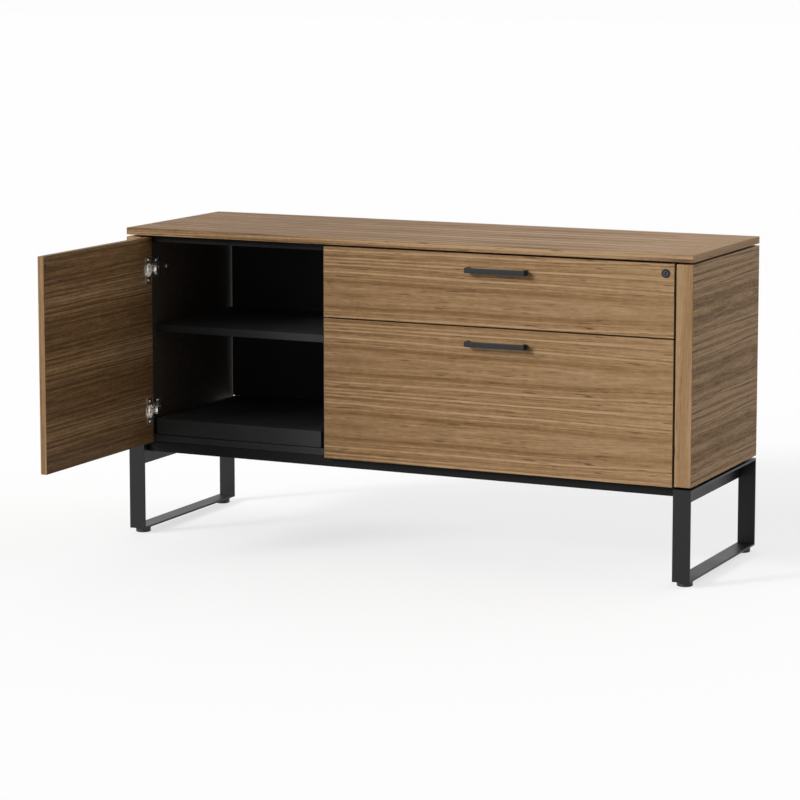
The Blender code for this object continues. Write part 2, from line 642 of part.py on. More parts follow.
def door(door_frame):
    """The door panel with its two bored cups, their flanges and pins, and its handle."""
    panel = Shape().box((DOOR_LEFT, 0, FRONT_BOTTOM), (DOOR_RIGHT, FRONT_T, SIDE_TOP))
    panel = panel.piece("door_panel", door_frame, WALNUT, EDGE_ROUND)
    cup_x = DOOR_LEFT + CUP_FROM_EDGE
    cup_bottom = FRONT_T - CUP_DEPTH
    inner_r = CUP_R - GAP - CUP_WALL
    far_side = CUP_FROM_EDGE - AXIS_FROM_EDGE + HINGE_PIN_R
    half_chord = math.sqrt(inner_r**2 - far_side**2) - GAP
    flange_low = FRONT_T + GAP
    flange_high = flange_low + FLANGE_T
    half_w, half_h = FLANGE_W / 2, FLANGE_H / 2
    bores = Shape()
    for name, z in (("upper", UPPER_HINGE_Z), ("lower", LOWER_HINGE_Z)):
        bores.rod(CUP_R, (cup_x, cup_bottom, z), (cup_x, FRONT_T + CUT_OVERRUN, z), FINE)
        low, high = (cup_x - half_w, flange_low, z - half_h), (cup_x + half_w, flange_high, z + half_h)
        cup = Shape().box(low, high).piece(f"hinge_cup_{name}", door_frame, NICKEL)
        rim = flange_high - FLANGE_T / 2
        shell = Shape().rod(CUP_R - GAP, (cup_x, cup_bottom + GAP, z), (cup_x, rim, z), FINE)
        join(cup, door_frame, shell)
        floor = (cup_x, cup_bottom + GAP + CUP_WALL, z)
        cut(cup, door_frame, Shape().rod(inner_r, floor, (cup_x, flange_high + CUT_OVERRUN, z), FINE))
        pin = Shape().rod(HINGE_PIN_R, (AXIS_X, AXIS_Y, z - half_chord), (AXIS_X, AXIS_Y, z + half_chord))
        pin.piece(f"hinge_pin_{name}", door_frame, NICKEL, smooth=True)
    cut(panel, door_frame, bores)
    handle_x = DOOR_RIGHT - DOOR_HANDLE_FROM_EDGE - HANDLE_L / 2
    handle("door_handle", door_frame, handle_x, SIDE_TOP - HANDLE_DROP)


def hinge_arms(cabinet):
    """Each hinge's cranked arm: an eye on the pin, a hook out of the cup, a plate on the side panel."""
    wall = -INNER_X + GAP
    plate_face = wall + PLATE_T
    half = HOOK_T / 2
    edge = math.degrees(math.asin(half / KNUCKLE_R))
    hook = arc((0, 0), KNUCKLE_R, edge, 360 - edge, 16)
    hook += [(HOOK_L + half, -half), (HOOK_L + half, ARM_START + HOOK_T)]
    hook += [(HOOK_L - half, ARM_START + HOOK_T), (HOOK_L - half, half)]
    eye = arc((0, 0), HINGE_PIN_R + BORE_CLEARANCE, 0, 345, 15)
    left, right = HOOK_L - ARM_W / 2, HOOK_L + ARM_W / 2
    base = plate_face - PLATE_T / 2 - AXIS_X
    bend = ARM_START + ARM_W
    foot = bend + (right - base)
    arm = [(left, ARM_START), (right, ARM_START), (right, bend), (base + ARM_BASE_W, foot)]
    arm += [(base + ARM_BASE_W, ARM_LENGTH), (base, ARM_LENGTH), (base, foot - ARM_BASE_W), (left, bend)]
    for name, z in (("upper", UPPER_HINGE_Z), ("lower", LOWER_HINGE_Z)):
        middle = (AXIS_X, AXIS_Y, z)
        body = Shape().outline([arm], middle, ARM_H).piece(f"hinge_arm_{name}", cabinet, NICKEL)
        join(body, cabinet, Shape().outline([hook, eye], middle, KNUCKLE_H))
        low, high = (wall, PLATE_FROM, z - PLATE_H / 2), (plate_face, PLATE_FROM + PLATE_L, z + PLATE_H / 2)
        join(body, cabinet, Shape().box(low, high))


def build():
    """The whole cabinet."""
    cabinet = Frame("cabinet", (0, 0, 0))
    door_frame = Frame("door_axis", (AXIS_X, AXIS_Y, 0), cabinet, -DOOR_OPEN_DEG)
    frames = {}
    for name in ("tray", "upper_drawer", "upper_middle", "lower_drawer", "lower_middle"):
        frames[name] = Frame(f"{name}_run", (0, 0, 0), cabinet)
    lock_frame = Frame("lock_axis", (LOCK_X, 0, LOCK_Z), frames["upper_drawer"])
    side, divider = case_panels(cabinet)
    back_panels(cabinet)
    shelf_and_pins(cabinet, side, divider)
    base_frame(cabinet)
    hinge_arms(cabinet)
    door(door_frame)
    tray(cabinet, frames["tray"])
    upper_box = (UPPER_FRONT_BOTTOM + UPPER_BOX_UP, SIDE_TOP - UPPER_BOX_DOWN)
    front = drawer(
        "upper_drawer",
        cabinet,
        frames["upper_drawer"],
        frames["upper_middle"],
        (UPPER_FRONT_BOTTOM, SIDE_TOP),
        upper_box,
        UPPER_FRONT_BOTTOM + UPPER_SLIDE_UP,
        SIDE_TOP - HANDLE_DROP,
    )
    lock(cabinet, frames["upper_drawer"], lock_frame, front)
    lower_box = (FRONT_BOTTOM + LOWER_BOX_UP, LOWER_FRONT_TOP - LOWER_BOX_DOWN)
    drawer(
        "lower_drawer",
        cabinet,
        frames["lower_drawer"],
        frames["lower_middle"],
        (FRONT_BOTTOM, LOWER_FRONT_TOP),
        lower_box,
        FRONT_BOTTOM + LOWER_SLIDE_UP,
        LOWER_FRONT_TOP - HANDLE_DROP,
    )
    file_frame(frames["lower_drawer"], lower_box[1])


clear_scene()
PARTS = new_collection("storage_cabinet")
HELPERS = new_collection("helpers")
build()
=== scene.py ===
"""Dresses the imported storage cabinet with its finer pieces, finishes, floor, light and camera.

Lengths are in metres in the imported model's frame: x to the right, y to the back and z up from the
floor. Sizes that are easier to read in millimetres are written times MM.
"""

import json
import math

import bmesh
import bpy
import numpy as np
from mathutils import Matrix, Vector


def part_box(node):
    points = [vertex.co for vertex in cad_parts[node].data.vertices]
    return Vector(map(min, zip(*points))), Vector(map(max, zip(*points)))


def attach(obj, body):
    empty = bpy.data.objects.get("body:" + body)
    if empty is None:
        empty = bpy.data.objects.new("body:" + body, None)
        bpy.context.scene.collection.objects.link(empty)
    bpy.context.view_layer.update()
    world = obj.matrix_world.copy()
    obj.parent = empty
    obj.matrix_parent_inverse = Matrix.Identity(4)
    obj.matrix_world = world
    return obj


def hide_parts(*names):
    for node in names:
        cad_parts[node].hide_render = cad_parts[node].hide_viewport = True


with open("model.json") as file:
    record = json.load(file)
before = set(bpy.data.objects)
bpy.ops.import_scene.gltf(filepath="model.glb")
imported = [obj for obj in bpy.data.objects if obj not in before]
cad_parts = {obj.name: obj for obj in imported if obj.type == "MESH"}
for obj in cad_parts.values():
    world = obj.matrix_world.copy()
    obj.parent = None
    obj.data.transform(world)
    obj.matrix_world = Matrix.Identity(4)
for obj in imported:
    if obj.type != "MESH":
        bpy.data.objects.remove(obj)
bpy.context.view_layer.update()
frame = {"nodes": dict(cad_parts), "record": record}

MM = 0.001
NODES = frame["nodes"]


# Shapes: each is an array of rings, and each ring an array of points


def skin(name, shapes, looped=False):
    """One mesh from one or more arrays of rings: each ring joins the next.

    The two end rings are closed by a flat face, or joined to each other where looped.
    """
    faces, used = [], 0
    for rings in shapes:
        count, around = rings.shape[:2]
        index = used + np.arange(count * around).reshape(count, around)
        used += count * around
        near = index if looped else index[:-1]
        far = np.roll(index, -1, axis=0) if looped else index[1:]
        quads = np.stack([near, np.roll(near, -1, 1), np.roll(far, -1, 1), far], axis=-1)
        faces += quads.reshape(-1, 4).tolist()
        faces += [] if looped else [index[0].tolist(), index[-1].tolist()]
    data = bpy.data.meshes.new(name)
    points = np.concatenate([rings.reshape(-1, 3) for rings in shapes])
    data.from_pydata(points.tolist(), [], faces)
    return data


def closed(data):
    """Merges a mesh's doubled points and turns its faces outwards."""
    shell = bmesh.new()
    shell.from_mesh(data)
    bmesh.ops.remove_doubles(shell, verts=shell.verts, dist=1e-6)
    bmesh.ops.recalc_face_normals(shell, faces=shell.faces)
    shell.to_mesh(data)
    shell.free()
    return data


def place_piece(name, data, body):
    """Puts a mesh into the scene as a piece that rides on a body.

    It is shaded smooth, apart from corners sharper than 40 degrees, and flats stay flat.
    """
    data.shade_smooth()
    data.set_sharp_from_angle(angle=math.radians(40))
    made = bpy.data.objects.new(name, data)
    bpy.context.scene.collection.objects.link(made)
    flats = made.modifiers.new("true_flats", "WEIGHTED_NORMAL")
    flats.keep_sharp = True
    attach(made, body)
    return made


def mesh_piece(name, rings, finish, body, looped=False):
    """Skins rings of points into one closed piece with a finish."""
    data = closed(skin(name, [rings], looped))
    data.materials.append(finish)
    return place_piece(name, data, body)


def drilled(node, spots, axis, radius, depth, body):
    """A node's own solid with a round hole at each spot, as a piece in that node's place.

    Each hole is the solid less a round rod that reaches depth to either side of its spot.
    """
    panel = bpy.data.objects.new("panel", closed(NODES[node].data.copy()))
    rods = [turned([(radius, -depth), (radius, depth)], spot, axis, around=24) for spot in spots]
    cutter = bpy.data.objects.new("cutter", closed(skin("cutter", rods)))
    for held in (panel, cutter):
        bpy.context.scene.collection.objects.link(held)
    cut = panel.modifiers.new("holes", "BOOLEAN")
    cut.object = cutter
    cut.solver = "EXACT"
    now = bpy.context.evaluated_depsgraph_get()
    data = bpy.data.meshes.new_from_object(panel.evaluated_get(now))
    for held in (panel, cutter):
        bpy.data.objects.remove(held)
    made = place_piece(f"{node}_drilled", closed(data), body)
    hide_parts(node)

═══

◆ WRITTEN EXERCISE:
Say the number of lines in the listing that hold "Identity", with no added words.

◆ FINAL ANSWER:
2